Doing this has made me more and more authentic (and uncompromising) and has enabled me to give myself an increasingly better life in practice. I’ve become better and better at choosing what’s right for me and NOT just doing what I’ve observed others doing (the “normal”) or what I’ve been told is “the right thing” throughout my upbringing – often without words.
And it’s not always easy. We humans (mostly) don’t have thick fur over most of our bodies, but we’re still a kind of apes. Who apes. And we are social beings who want to “fit in”.
But we are also unique, all of us, and in some cases – mine for example – it just doesn’t work to live by norms and expectations if I am to be myself. I have to do everything MY way, a way that hasn’t been seen before (most recently in connection with creating a an education in consciousness). Having to start from scratch and do the unique thing that is right for me is … hard. It’s ‘big’. It’s challenging. (And very satisfying and rewarding).
Having a Good Life Experience as a Guiding Star Is Invaluable
In that process, having a clear focus on the fact that I MUST create a good life experience for myself has been a tremendous help. As a guiding star, that focus is simply invaluable. It is super useful.
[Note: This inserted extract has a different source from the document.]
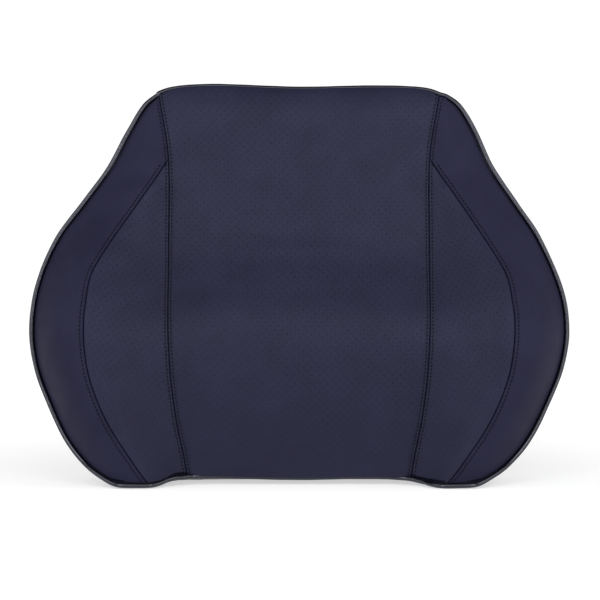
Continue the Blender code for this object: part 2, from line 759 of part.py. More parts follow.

In fact, this guiding star is so useful that I believe one could possibly forego a good portion of the intense work of raising, healing and expanding one’s consciousness and just go for a good life right from the beginning.
Or to put it precisely:
If we can simply relate everything to the grand purpose of a good life experience and always think, feel, believe, choose, act, and live from that, then we can most likely avoid much of the effort of having to raise, heal, and expand our consciousness, and simply live a good life right from the start.
So, to all who will listen and are willing to try something new, I highly recommend that focus.